Provided information —
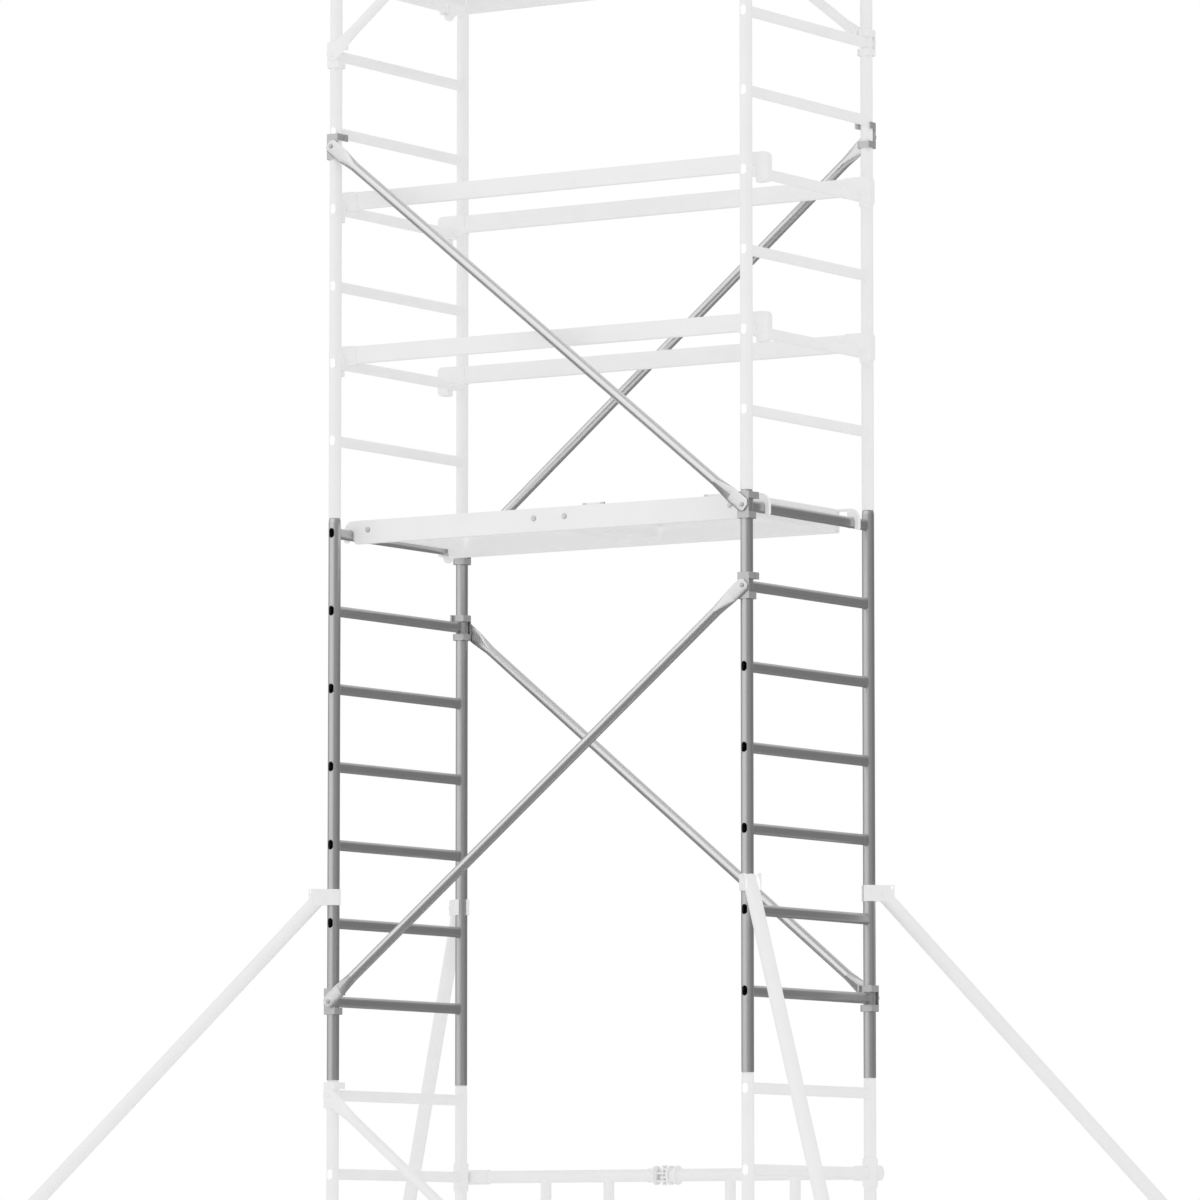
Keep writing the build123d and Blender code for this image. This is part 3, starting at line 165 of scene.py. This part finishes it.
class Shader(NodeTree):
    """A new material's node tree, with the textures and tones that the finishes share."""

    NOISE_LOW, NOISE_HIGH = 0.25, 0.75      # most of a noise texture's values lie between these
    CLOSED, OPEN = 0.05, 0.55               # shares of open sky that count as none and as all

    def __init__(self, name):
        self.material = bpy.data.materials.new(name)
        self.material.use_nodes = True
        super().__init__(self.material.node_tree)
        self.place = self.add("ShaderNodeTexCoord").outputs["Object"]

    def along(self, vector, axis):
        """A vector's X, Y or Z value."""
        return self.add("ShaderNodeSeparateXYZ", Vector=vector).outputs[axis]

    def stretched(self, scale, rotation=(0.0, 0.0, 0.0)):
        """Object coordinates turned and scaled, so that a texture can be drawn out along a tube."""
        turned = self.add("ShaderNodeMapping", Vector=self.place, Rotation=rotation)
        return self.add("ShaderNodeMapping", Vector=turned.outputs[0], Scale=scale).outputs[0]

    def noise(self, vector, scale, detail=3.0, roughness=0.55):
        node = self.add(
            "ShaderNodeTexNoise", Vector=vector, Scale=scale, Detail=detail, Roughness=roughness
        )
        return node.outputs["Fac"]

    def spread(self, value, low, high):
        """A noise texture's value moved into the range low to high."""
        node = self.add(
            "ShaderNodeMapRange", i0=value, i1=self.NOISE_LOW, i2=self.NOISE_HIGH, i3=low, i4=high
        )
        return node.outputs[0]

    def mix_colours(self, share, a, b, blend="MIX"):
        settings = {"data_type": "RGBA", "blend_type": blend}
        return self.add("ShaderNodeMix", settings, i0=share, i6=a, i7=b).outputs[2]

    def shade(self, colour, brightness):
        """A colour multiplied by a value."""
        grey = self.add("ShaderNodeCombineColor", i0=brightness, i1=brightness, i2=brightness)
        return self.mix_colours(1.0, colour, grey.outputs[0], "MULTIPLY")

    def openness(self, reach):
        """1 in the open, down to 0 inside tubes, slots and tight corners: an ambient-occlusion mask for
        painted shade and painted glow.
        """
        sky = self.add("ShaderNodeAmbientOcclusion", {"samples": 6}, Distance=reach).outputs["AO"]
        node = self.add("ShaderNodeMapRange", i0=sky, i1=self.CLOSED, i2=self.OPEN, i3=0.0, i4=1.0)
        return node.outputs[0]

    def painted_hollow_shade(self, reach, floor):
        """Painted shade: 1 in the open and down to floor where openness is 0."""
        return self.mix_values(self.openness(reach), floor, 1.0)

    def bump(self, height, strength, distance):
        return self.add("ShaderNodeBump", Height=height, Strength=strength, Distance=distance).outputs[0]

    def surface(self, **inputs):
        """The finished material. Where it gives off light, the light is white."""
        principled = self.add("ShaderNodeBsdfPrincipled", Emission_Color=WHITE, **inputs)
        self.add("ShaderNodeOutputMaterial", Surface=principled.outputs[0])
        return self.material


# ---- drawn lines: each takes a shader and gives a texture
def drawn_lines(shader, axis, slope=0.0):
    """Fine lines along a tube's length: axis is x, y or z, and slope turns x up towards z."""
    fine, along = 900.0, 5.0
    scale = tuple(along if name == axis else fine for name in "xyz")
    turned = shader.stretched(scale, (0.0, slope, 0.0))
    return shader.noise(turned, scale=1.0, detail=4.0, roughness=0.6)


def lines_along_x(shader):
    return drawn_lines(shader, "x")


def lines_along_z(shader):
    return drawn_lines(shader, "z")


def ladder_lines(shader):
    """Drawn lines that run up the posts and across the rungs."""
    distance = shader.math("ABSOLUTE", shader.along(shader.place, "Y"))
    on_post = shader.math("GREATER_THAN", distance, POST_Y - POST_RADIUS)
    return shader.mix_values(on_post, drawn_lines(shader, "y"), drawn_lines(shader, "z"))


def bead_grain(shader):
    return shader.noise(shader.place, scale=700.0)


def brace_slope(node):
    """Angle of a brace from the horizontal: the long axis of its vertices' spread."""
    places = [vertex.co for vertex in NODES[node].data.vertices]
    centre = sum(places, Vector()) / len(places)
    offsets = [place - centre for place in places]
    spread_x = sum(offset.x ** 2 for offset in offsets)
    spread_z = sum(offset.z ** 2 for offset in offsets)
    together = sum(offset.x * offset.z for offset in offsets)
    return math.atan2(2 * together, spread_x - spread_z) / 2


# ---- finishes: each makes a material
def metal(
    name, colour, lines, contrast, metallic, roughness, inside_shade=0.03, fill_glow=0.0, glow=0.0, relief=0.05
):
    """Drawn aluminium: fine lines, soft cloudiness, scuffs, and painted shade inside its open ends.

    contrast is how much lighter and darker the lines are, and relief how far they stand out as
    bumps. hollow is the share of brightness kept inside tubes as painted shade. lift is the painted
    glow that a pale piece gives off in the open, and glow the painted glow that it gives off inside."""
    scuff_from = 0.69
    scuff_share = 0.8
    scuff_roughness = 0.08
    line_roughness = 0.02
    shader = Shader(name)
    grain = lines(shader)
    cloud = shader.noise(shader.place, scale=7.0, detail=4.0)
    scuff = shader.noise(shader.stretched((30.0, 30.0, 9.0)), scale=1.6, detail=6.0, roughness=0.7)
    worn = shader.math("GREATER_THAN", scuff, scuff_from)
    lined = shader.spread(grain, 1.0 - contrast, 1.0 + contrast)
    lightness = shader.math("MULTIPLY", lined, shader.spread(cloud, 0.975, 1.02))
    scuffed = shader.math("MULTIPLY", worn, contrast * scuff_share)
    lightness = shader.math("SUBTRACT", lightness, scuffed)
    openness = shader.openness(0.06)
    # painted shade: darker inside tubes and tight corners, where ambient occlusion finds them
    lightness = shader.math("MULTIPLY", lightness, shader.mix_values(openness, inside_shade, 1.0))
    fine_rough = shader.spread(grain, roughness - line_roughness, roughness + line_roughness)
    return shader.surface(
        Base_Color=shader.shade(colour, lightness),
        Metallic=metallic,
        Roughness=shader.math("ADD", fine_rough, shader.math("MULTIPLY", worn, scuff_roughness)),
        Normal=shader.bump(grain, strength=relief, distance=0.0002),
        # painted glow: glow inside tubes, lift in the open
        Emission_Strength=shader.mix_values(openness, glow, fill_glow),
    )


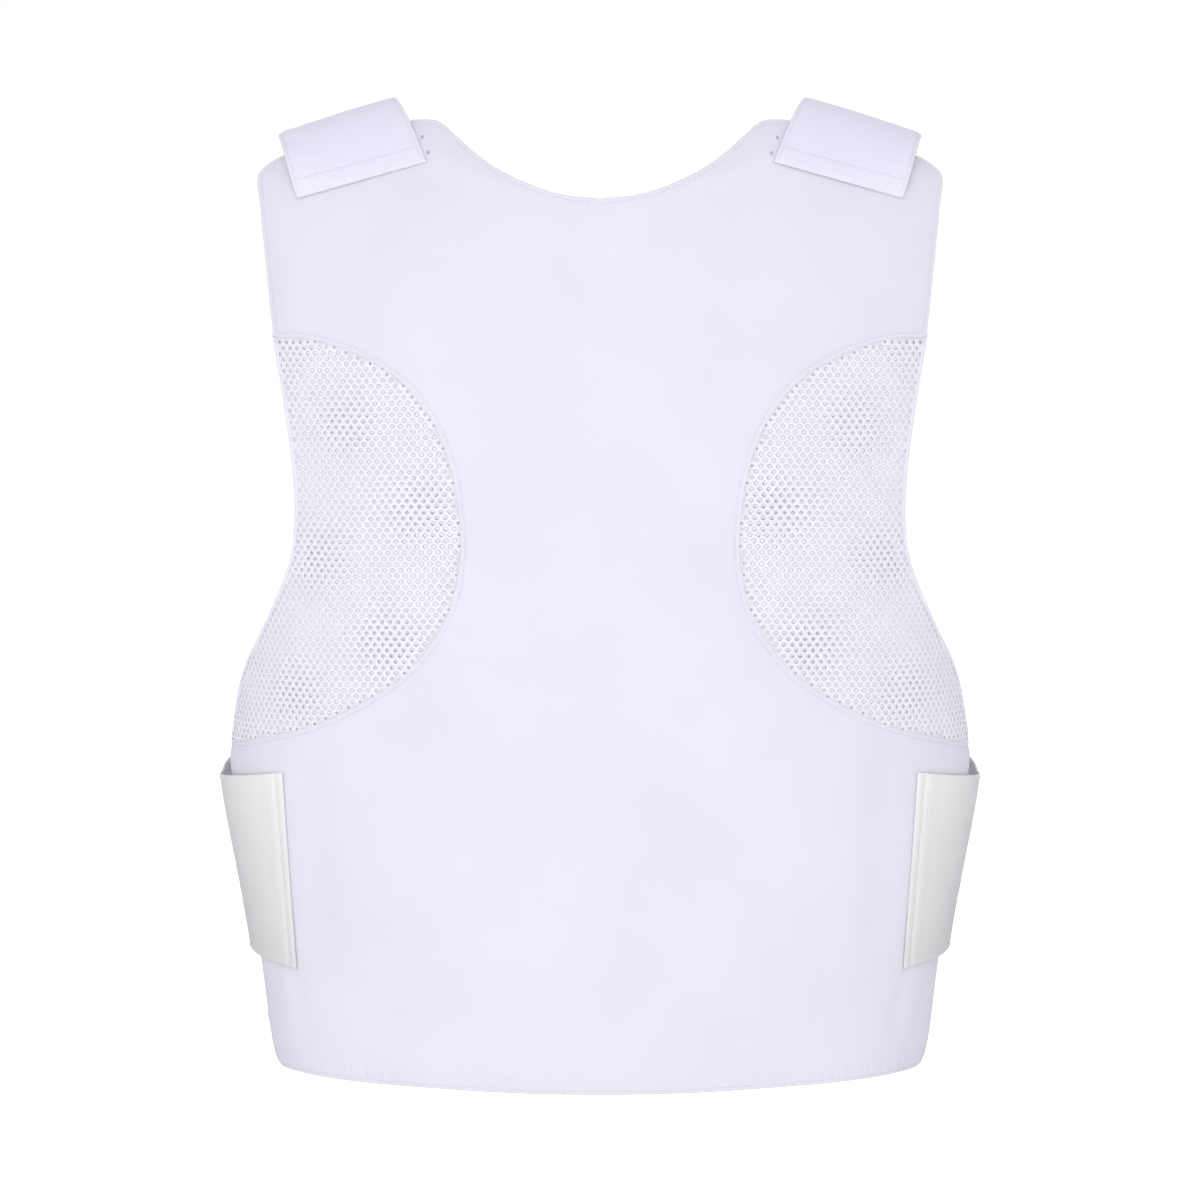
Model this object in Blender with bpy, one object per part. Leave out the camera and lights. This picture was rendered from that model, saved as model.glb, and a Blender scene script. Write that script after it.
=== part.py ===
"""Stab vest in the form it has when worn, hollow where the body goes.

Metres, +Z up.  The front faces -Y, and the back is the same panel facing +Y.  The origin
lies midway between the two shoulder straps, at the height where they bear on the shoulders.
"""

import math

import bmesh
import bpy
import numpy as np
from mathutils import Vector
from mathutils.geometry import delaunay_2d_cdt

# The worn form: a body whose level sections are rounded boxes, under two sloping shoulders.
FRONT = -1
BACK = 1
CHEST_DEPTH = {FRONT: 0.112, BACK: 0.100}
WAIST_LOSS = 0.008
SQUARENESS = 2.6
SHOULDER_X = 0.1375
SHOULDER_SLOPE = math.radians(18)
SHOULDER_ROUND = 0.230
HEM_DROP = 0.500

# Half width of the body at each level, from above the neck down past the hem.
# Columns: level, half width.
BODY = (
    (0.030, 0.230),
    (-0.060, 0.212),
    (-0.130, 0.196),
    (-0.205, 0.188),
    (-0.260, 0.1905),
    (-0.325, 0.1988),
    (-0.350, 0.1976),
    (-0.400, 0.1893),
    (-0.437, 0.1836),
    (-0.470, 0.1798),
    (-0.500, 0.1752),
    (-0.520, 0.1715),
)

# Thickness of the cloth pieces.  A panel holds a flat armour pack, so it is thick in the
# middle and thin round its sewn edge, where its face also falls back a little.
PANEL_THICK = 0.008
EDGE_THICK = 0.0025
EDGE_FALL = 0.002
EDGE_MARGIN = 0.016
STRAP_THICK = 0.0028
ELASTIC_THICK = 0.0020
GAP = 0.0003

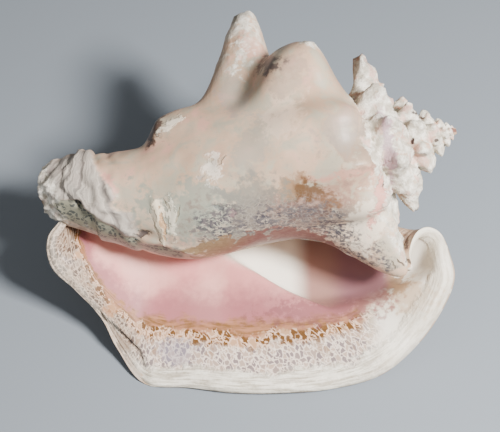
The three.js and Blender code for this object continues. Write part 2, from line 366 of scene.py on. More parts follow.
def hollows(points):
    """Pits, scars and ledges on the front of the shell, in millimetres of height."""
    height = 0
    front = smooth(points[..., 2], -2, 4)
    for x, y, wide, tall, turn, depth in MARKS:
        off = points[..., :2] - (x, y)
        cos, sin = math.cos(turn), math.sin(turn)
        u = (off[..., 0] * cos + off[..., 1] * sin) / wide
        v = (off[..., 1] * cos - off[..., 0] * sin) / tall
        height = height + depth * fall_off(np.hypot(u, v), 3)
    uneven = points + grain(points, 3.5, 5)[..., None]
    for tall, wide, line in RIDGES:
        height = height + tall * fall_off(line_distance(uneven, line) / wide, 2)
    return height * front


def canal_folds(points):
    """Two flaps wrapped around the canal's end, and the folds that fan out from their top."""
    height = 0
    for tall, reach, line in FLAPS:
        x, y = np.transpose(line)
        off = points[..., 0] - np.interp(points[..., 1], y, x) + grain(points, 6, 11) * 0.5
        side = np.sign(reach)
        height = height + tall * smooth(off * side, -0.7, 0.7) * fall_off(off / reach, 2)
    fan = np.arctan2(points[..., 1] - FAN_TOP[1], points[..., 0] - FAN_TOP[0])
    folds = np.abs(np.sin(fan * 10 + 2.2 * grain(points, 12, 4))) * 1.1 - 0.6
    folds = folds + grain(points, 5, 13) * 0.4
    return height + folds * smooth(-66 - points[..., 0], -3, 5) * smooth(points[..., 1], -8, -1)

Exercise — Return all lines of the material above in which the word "Write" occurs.

Task response —
Model this object in Blender with bpy, one object per part. Leave out the camera and lights. This picture was rendered from that model, saved as model.glb, and a Blender scene script. Write that script after it.
The three.js and Blender code for this object continues. Write part 2, from line 366 of scene.py on. More parts follow.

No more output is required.